As the fight progressed the mystery carried across continents by the fighter from Africa was unraveled in a very untheatrical way. The lanky boxer exerted on his punches that gave away it’s guise. His style was elementary and had little to no duplicity at all to stir his foe. In the fourth round he got knocked down hard by Donaire’s powerful left hook that dumped him to the ground.
At the pre-fight conference, the African had told the crowd he was faster and smarter than Nonito Donaire, but nobody practically knew how to react to that. Standing up to the count and realizing he could not possibly be as good as the Filipino, what he could not make up in words he made up in effort. That changed the whole outlook of the bout and each round was a surprise to the spectators. You just thought it would end any minute now but he just kept on showing up each round up ’til the twelfth. Nonito Donaire was so fast he probably could have insert two strokes in between Mathebula’s punches. The latter lacked the speed and power but continued to land, which is a little disturbing. Mathebula had nothing to give, but he continued to give it his all with his rickety frame that refused to be broken. As the fight progressed a new kind of drama came to light and as you watched the African endure every excruciating round it was touching how a man with whom very little is known is making himself the man we ought to be, and there are very few like it in our time. The man doesn’t know how to quit. He was the perfect opponent for Nonito Donaire to showcase his talents, the quickness of feet and speed in his shots probably just like Bruce Lee would have been had he reincarnated as a boxer.
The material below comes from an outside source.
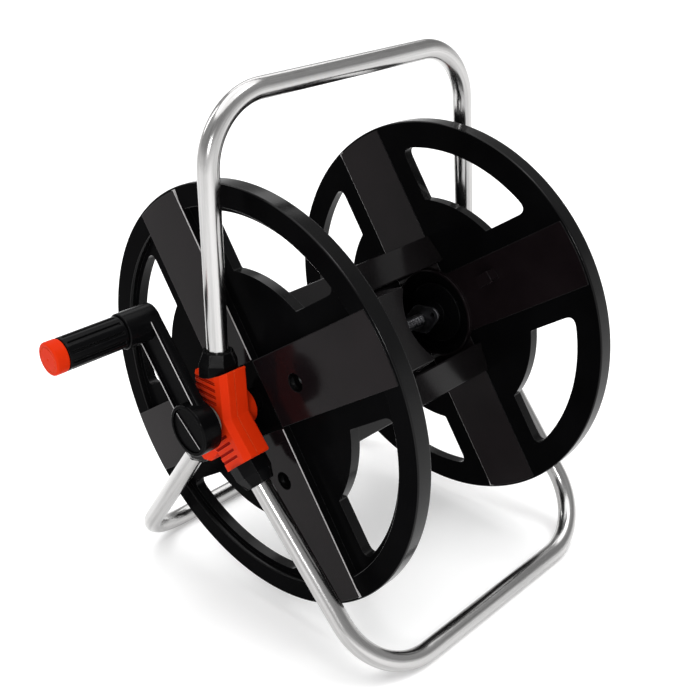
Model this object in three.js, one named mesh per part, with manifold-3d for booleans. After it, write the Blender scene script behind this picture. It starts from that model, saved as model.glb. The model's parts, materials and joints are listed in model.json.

Humbled, the South African Mathebula held on to his word to give what he had promised, or at least an abstract of it. That long, enduring act saved him the embarrassment of being pummeled each round and although his fight was south of beauty it was more than enough to keep his dignity and self respect in one piece. As shaky as he was from the start of the round he ended up the fight like any man who is true to himself and those around him- With both feet on the ground.